The comments that came in were varied. Some see real limits on the potential use of these products—related to expense and regional needs—while others suggest there’s significant opportunity for these products to penetrate new markets. Just about everyone agrees these products are enjoying increased appeal.
“I have been selling wood clad windows direct to high end builders in the Phoenix, Ariz., market for the past five years and have been in the industry for 19 years,” writes Tim Walker of ABS Windows. “These door systems are common in homes in the $1.5M+ price range. Their expense will most likely keep them from being used in lesser priced homes. Most systems run $750/lineal foot or more before adding for automation. It's not uncommon to see two or three of these types of doors on large (8,000 square feet or larger) homes and it's rare not to see at least one door on each set of plans. I have sold packages that the pocket/bi-fold doors have cost more than the other windows and patio doors combined.
“Over the past five years, this segment of the market has grown significantly and local automation companies are really adding to the value. I have worked with a Scottsdale-based company, Doors In Motion, for five years. They provide automation for pocket door systems across the country. They even take blank door panels from all major manufacturers and local door shops and convert them into pocket door systems locally. Even with the downturn in the economy, we are still seeing most high-end homes specifying pocket or bi-fold door systems.”
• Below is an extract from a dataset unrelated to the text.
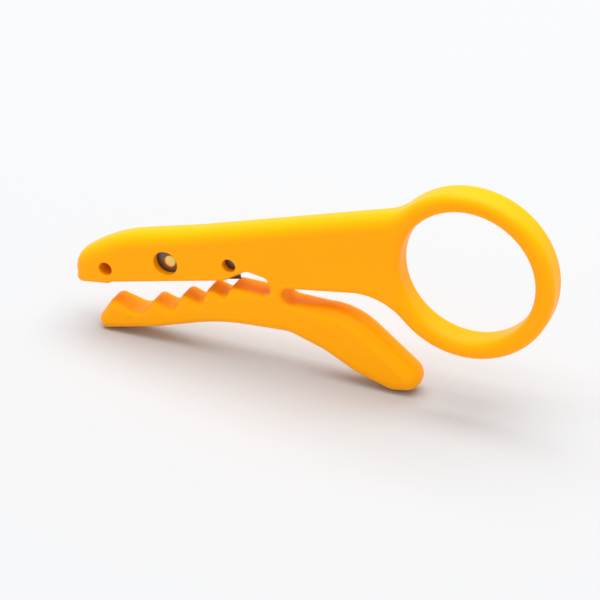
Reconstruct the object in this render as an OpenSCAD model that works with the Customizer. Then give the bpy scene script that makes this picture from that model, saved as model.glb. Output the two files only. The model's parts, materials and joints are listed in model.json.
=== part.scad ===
// Finger-ring fibre and cable stripper: one flat moulding whose lower jaw flexes on a thin
// web, with a stripping blade held across the upper jaw and a punch-down blade in the nose.
// The outline is drawn in the tool's own plane, X along the arm and Z across it, with the
// ring's centre at 0,0, and is then tilted until nose and grip stand on one level surface.

/* [Moulding] */
// Thickness of the flat moulding
thickness = 6; // [5:0.5:8]
// Tilt at which the tool stands on its lower jaw and its grip
stance = 12.5; // [11:0.1:14]

/* [Finger ring] */
// Outer radius of the ring
ring_r = 15.75; // [15.5:0.05:16.5]
// Radius of the finger hole
ring_bore_r = 12.2; // [11.5:0.1:13]
// Rounding of the ring's four edges
ring_edge_r = 1; // [0.5:0.1:1.2]
// Fillet between the ring and the arm's upper edge
upper_fillet_r = 9; // [7:0.5:11]
// Fillet between the ring and the arm's lower edge
lower_fillet_r = 11; // [9:0.5:12]

/* [Flexing web] */
// Thickest part of the web between mouth and rear slot, measured along the arm
web_w = 2.1; // [1.8:0.1:2.4]
// Length of the stretch of web that bends
web_len = 1.8; // [1.2:0.1:2]

/* [Stripping blade] */
// Length of the blade along the jaw
blade_len = 19; // [16:0.5:20]
// Height of the blade across the jaw
blade_h = 7.2; // [6.6:0.1:7.6]
// Thickness of the blade
blade_t = 0.5; // [0.4:0.05:0.6]
// Depth of the blade's face behind the tool's front face
blade_depth = 1.5; // [1.2:0.1:1.8]
// Height of the ground bevel along the cutting edge
bevel_h = 0.9; // [0.5:0.1:1.2]
// Radius of the pin that holds the blade
pin_r = 1.25; // [1:0.05:1.5]

/* [Holes in the upper jaw] */
// Radius of the window over the blade's pin
window_r = 2.35; // [2:0.05:2.6]
// Radius of the two small core-pin holes
core_hole_r = 1.3; // [1:0.05:1.5]
// Depth of the small hole near the nose
nose_hole_depth = 4.5; // [3:0.5:5]

/* [Punch-down tip] */
// Width of the open slot in the nose
nose_slot_w = 1.2; // [1:0.1:1.6]
// Thickness of the punch-down blade
punch_t = 0.5; // [0.4:0.05:0.6]

/* [Hidden] */
yellow = [1.0, 0.67, 0.0];
steel = [0.72, 0.73, 0.75];
brass = [0.86, 0.66, 0.27];

// Angle of one step along an arc, and the fineness of the round cuts
arc_step = 8;
$fn = 96;

// Rear slot and mouth: where the web's two sides stand, and the rear slot's end radius
slot_end_x = -35.5;
slot_r = 1.5;
mouth_end_x = slot_end_x - web_w;

// The arm's straight edges: a point on each and its slope in degrees
top_edge = [-50, 9.24];
top_slope = 4.2;
under_edge = [-31, -2.25];
under_slope = -5.25;

// The lower edge of the upper jaw, and the height of the blade's cutting edge
jaw_edge_back = -0.36;
jaw_edge_front = -0.7;
blade_edge_z = -0.7;
blade_back_x = -43.5;

function unit(v) = v / norm(v);
function polar(angle) = [cos(angle), sin(angle)];
function bearing(v) = atan2(v.y, v.x);
function signed_turn(from, to) = (to - from + 540) % 360 - 180;

// Points along an arc about c from p to q, the short way round
function arc(c, p, q) =
    let (r = norm(p - c), start = bearing(p - c), sweep = signed_turn(start, bearing(q - c)))
    let (steps = max(1, ceil(abs(sweep) / arc_step)))
    [for (i = [0:steps]) c + r * polar(start + sweep * i / steps)];

// A corner at b between a and c, rounded to radius r
function corner(a, b, c, r) =
    let (u = unit(a - b), v = unit(c - b), half = acos(u * v) / 2)
    arc(b + unit(u + v) * r / sin(half), b + u * r / tan(half), b + v * r / tan(half));

function flat(p) = [p.x, p.y];

// A closed path of [x, z, radius] corners as points
function rounded(path) =
    let (n = len(path))
    [for (i = [0:n - 1])
        let (a = flat(path[(i + n - 1) % n]), b = flat(path[i]), c = flat(path[(i + 1) % n]))
        each (path[i].z == 0 ? [b] : corner(a, b, c, path[i].z))];

// Centre of a fillet of radius r between the ring and the line through p along d, where n
// points out of the arm: it lies r outside the line and ring_r + r from the ring's centre
function fillet_centre(p, d, n, r) =
    let (q = p + r * n, along = q * d)
    q + d * (-along - sqrt(along * along - q * q + pow(ring_r + r, 2)));
function on_ring(c) = unit(c) * ring_r;

top_dir = polar(top_slope);
top_out = polar(top_slope + 90);
under_dir = polar(under_slope);
under_out = polar(under_slope - 90);
upper_c = fillet_centre(top_edge, top_dir, top_out, upper_fillet_r);
lower_c = fillet_centre(under_edge, under_dir, under_out, lower_fillet_r);
upper_start = upper_c - upper_fillet_r * top_out;
lower_start = lower_c - lower_fillet_r * under_out;
function on_under(x) = under_edge.y + (x - under_edge.x) * tan(under_slope);

// Grip, from the rear slot round its end to the lower jaw's underside
grip_corners = [
    [slot_end_x, -5.0, slot_r], [-23, -6.38, 13], [-12.75, -18.7, 3], [-12.75, -22.65, 2.8],
    [-18.6, -22.65, 5], [-24.9, -18.7, 10], [-29.7, -14.5, 10], [-35.7, -10.85, 6],
    [-48.3, -8.6, 40], [-62, -9.85, 40], [-74.2, -10.45, 1.3], [-74.2, -7.83, 1.2]];
// Teeth, from the nose inwards: crest, valley, crest
tooth_corners = [
    [-70.4, -4.1, 1.4], [-65, -7.95, 3], [-61.95, -4.36, 1.1], [-58.5, -6.6, 1.8],
    [-55.65, -3.25, 1], [-52.6, -5.1, 1.2], [-50.1, -2.05, 0.9], [-47.2, -3.65, 0.9],
    [-45.3, -1.75, 0.8]];
// End of the mouth with the arch over its last tooth
mouth_corners = [
    [mouth_end_x, -3.75, 1.5], [mouth_end_x, -0.1, 1.3], [-41.4, 1.5, 1.8],
    [-46.2, jaw_edge_back, 1.5]];
// Upper jaw and nose
nose_corners = [
    [-69.3, jaw_edge_front, 0.5], [-70.3, -1.05, 0.5], [-76.85, -0.95, 1.4],
    [-76.85, 4.3, 5], [-67.7, 8.56, 30], [top_edge.x, top_edge.y, 60]];

moulding_path = concat(
    [[lower_start.x, lower_start.y, 0], [slot_end_x, on_under(slot_end_x), slot_r]],
    grip_corners, tooth_corners, mouth_corners, nose_corners,
    [[upper_start.x, upper_start.y, 0]]);
moulding_outline = concat(
    rounded(moulding_path),
    arc(upper_c, upper_start, on_ring(upper_c)), [[0, 0]],
    arc(lower_c, on_ring(lower_c), lower_start));

// The web bends about its narrowest section, which runs across it at this angle
hinge = [(slot_end_x + mouth_end_x) / 2, -2.65];
hinge_angle = -18.2;
hinge_out = polar(hinge_angle + 90);

// Everything on the lower jaw's side of a cut across the web. The cut lies this far from
// the hinge's centre, towards the arm, and runs on through the mouth and the rear slot.
function lower_side(cut) =
    let (c = hinge + cut * hinge_out, across = polar(hinge_angle))
    [c - 2.4 * across, c + 2.3 * across, [-33.6, -3.6], [-22, -5.4], [-16.5, -9.4],
     [-11, -17], [-11, -30], [-80, -30], [-80, -2.4], [-46, -1.2], [-41.5, -0.6]];

module tilted() rotate([0, -stance, 0]) children();

// A flat plate in the tool's plane, centred on it
module plate(points, t = thickness)
    rotate([90, 0, 0]) linear_extrude(t, center = true) polygon(points);

// A round bar across the tool from one depth behind the front face to another
module cross_bar(at, r, from, to)
    translate([at.x, to - thickness / 2, at.y]) rotate([90, 0, 0]) cylinder(r = r, h = to - from);

// A box in the tool's plane between two corners, from one depth to another
module cross_box(low, high, from, to)
    translate([low.x, from - thickness / 2, low.y])
        cube([high.x - low.x, to - from, high.y - low.y]);

// Half a section of the ring's wall: its edge rounding on one side
function edge_arc(centre, start) =
    [for (a = [0:15:90]) centre + ring_edge_r * polar(start + a)];

module ring_section() {
    flat_y = thickness / 2 - ring_edge_r;
    polygon(concat(
        [[ring_bore_r - 1, -thickness / 2]], edge_arc([ring_r - ring_edge_r, -flat_y], -90),
        edge_arc([ring_r - ring_edge_r, flat_y], 0), [[ring_bore_r - 1, thickness / 2]]));
}

// The finger hole with its rounded edges, as the shape to take away
module finger_hole() {
    flat_y = thickness / 2 - ring_edge_r;
    lip = ring_bore_r + ring_edge_r;
    rotate([90, 0, 0]) rotate_extrude() polygon(concat(
        [[0, -thickness], [lip, -thickness]],
        [for (a = [0:15:90]) [lip - ring_edge_r * sin(a), -flat_y - ring_edge_r * cos(a)]],
        [for (a = [0:15:90]) [lip - ring_edge_r * cos(a), flat_y + ring_edge_r * sin(a)]],
        [[lip, thickness], [0, thickness]]));
}

blade_front_x = blade_back_x - blade_len;
blade_top_z = blade_edge_z + blade_h;
pin_at = [-56.8, 3.1];
window_at = [-57.15, 3.2];
nose_hole_at = [-69.85, 2.15];
rear_hole_at = [-44.45, 2.75];
punch_root_x = -71.6;
punch_tip_x = -76.3;
nose_slot_back_x = -73.8;
nose_slot_top_z = 3.1;
punch_low_z = -0.55;
punch_high_z = 2.7;

module ring_body() color(yellow) tilted() difference() {
    union() {
        difference() {
            plate(moulding_outline);
            plate(lower_side(web_len / 2), thickness + 1);
        }
        rotate([90, 0, 0]) rotate_extrude() ring_section();
    }
    finger_hole();
    cross_bar(nose_hole_at, core_hole_r, -1, nose_hole_depth);
    cross_bar(window_at, window_r, -1, blade_depth);
    cross_bar(rear_hole_at, core_hole_r, -1, blade_depth);
    cross_bar(pin_at, pin_r, 0, blade_depth + blade_t + 2);
    cross_box([blade_front_x, blade_edge_z - 1], [blade_back_x, blade_top_z],
        blade_depth, blade_depth + blade_t);
    cross_box([punch_tip_x - 2, -2], [nose_slot_back_x, nose_slot_top_z],
        (thickness - nose_slot_w) / 2, (thickness + nose_slot_w) / 2);
    cross_box([nose_slot_back_x - 1, punch_low_z], [punch_root_x, punch_high_z],
        (thickness - punch_t) / 2, (thickness + punch_t) / 2);
}

module jaw_lever() color(yellow) tilted() intersection() {
    plate(moulding_outline);
    plate(lower_side(-web_len / 2), thickness + 1);
}

module hinge_web() color(yellow) tilted() difference() {
    intersection() {
        plate(moulding_outline);
        plate(lower_side(web_len / 2), thickness + 1);
    }
    plate(lower_side(-web_len / 2), thickness + 2);
}

// The stripping blade: a flat plate with one ground bevel and a round hole for its pin
module strip_blade() color(steel) tilted() {
    back = blade_depth + blade_t - thickness / 2;
    front = blade_depth - thickness / 2;
    difference() {
        translate([blade_front_x, 0, 0]) rotate([90, 0, 90]) linear_extrude(blade_len)
            polygon([[front, blade_edge_z + bevel_h], [back - 0.05, blade_edge_z],
                [back, blade_edge_z], [back, blade_top_z], [front, blade_top_z]]);
        cross_bar(pin_at, pin_r, 0, thickness);
    }
}

// The pin that locks the blade, with a rounded head standing in the window
module blade_pin() color(brass) tilted()
    translate([pin_at.x, blade_depth + blade_t + 2 - thickness / 2, pin_at.y])
        rotate([90, 0, 0]) rotate_extrude() {
            head = blade_t + 2.5;
            soft = 0.35;
            polygon(concat([[0, 0], [pin_r, 0]],
                [for (a = [0:15:90]) [pin_r - soft + soft * cos(a), head - soft + soft * sin(a)]],
                [[0, head]]));
        }

// The punch-down blade, standing on edge in the nose slot with its root in the moulding
module punch_blade() color(steel) tilted() rotate([90, 0, 0])
    linear_extrude(punch_t, center = true) polygon([
        [punch_root_x, punch_low_z], [punch_root_x, punch_high_z], [punch_tip_x + 0.6, punch_high_z],
        [punch_tip_x, punch_high_z - 0.6], [punch_tip_x, punch_low_z]]);

ring_body();
jaw_lever();
hinge_web();
strip_blade();
blade_pin();
punch_blade();
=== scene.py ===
"""A finger-ring fibre and cable stripper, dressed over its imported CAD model.

The tool is one flat yellow moulding whose toothed lower jaw flexes on a thin web. It holds a
dark steel stripping blade, seen through two holes in the upper jaw, the rivet that locks the
blade, and a punch-down blade in the nose.

Shapes are worked out in millimetres in the tool's own plane, with x along the arm, z across it,
y through the thickness and the ring's centre at 0, 0, 0. stand() tilts them on to the floor.
"""

import json
import math

import bpy
import numpy as np
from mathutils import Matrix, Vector
from mathutils.geometry import delaunay_2d_cdt


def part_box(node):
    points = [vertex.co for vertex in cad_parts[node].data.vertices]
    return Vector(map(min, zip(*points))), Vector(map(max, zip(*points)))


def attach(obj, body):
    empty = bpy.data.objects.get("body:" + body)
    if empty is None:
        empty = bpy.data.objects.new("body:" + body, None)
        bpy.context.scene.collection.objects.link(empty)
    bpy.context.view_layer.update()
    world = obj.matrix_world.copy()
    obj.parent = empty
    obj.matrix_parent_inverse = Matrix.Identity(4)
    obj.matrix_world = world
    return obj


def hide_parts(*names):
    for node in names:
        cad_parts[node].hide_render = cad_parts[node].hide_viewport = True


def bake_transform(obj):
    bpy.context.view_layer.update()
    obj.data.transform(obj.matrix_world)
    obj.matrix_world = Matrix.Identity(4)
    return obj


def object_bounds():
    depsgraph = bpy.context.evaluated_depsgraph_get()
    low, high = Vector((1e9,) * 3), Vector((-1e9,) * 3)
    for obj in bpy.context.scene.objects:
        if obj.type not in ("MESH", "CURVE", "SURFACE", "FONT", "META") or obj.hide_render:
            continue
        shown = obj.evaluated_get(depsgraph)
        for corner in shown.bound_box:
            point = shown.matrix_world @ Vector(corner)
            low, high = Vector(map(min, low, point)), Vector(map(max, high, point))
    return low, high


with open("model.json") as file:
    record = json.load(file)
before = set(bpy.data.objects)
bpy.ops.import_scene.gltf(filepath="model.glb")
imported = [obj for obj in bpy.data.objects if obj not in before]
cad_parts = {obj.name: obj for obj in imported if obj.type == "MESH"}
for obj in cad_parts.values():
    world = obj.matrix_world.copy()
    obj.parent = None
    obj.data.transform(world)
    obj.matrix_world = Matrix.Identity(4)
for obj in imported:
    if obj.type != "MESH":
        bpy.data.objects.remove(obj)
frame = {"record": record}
cad_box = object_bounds()
body_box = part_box("ring_body")
ring_mount = next(m for m in frame["record"]["mounts"] if m["name"] == "finger_ring")

# ---------------------------------------------------------------- sizes, in millimetres
MM = 0.001
STANCE = 12.5
HALF = (body_box[1].y - body_box[0].y) / MM / 2
RING_R = body_box[1].x / MM
BORE_R = ring_mount["dims"]["r_mm"]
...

“My company, Redstone Custom Door, specializes in manufacturing what is often referred to as ‘luxury’ patio doors,” writes Patrick Davis, VP of sales and marketing. “Pocketing doors, multi-slide doors, folding doors and pass-thru windows. This is all we do. I’m an ardent believer that this type of product is here to stay and is not forever limited to the high end custom home. It is inevitable that production efficiencies and consumer demand will bring the price down to the point where you will soon see ‘poor man’s versions’ of these doors. Analysis of our customers reveals that our doors go into homes valued at $1.5 million and up. I expect that will be cut in half within five years.
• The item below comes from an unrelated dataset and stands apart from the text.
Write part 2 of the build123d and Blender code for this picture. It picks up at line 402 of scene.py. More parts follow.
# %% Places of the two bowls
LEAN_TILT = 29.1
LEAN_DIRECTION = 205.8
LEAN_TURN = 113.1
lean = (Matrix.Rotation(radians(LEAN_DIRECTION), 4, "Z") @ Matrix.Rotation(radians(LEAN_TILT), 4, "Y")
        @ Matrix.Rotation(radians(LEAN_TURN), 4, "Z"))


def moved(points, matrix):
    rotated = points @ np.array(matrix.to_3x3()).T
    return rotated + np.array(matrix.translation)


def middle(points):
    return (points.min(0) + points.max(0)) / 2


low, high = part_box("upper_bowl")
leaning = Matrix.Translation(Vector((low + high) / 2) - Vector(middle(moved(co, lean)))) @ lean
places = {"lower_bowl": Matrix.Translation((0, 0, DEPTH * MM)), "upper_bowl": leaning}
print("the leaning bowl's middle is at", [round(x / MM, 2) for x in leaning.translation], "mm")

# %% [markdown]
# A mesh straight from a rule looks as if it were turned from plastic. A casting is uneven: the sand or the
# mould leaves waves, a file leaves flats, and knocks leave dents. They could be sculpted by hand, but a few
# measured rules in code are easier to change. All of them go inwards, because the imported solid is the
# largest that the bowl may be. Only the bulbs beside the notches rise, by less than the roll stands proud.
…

“We have moved in that direction ourselves as a company by introducing the Redstone ‘Select’ series folding door which sells for about 20 percent less than our Redstone ‘Custom’ series. This is accomplished by standardizing the sizes and color options and using 1¾–inch production door panels rather than our 2¼–inch custom panels.
“To fill a 12’ X 8’ opening with a French door with sidelights or an OXXO standard patio slider can be little as one fourth the cost of one of our doors. If we can get that gap narrowed to the point where our doors are only around 50 percent more, we can reasonably persuade customers to upgrade. That’s my two cents.”
On the more skeptical side, a comment from a door maker came in noting that while certain products and product features may attract a lot of attention and may truly be desirable to many in the market, there is often resistance. "I noticed the abundance of sliding patio walls at IBS as well," writes Dave Murphy, director of sales in the Northeast for Masonite Corp. "I'm not sure it's an overall industry demand trend, but certainly the latest technology for many window and door companies."
He frequently gets asked the same question regarding pre-finished doors, he notes. Will they filter down and penetrate a broader market? "Manufacturers seem to be addressing this real need, but it will be a long time before it becomes a measurable volume of sales for most dealers/distributors," he predicts.
I heard from two people from Northern climates who see the appeal of these products, but question their practicality—at least in their part of the country.
“Here in Minnesota and maybe the Great Lakes states generally, I just can't imagine these gaining anything more than a niche market,” writes Eric. “Here are my reasons:
- It is too cold in the winter for that much glass.
- Weather and rural dust would make them a cleaning burden.
- There are too many insect pests in the summer for unscreened windows let alone wide-opening doors.
- There are usually less than 10 days annually when anyone here would seriously even consider opening them up.
- I suspect seasonal humidity levels differences would severely affect their structural systems.
“Having said that, I must tell you my seventh grade son just did a house design in school. His house used wide-opening 'whole wall' door systems in two separate areas.”
“The wide opening patio doors in Minnesota and Wisconsin must open to a screened porch or sunroom,” suggests a dealer from the region. “We have tons of mosquitoes, not to mention flies and other nasty insects we try to keep out of our homes. Because we have short summers, I can see these in use, and become as popular as screened rooms and three-season rooms.
“Adding these 'rooms' would be the best of both worlds, and incorporating the 'wide opening doors' to these rooms would be more economical than traveling, or buying that coveted lake home (and paying taxes/maintenance/time on both properties).”